Expert: Ahmed Salami - 4/6/2011

Question
Given that the position of a particle is found by x(t)= (t^3)-(6t^2)+1; t>0, find the distance that the particle travels from t=2 to t=5.
I understand that i need to take the derivative of the equation, and then set it to zero to find the critical values, but I'm lost after that.
Thank you for your time.

Answer
Hi Elinor,
Well, distance is a scalar and so we do not consider the direction in which it takes place but only the length of it. Basically, we could just have said the distance we need is the position at t = 5 less that at t = 2 i.e x(5) - x(2). But there might be times in that interval when the particle moves in opposite directions and that distance would be lost since it cancels out.
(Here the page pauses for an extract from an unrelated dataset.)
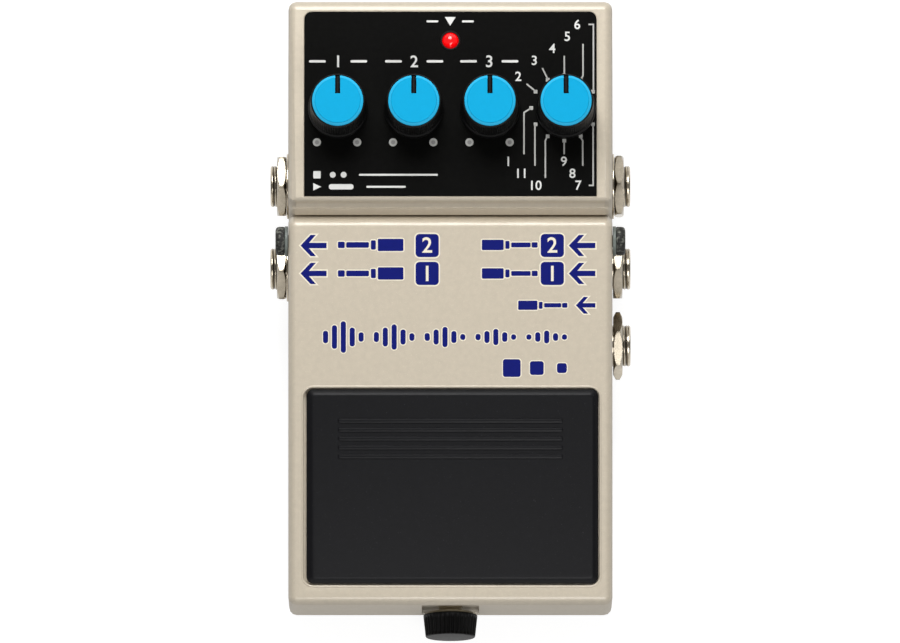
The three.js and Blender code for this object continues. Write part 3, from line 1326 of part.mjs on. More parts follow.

We therefore need to find the(se) point(s) and that is the idea of the critical value(s).
Now,
x = t³ - 6t² + 1
v = dx/dt = 3t² - 12t
Equating to zero,
3t² - 12t = 0
3t(t - 4) = 0
t = 0 or 4
and we can immediately see that at t = 4 (which is the one in the concerned interval) the particle changes direction.
So, the total distance travelled from t = 2 to t = 5 is given by
|x(4) - x(2)| + |x(5) - x(4)|
= |(-31) - (-15)| + |(-24) - (-31)|
= |-16| + |7|
= 16 + 7
= 23

Regards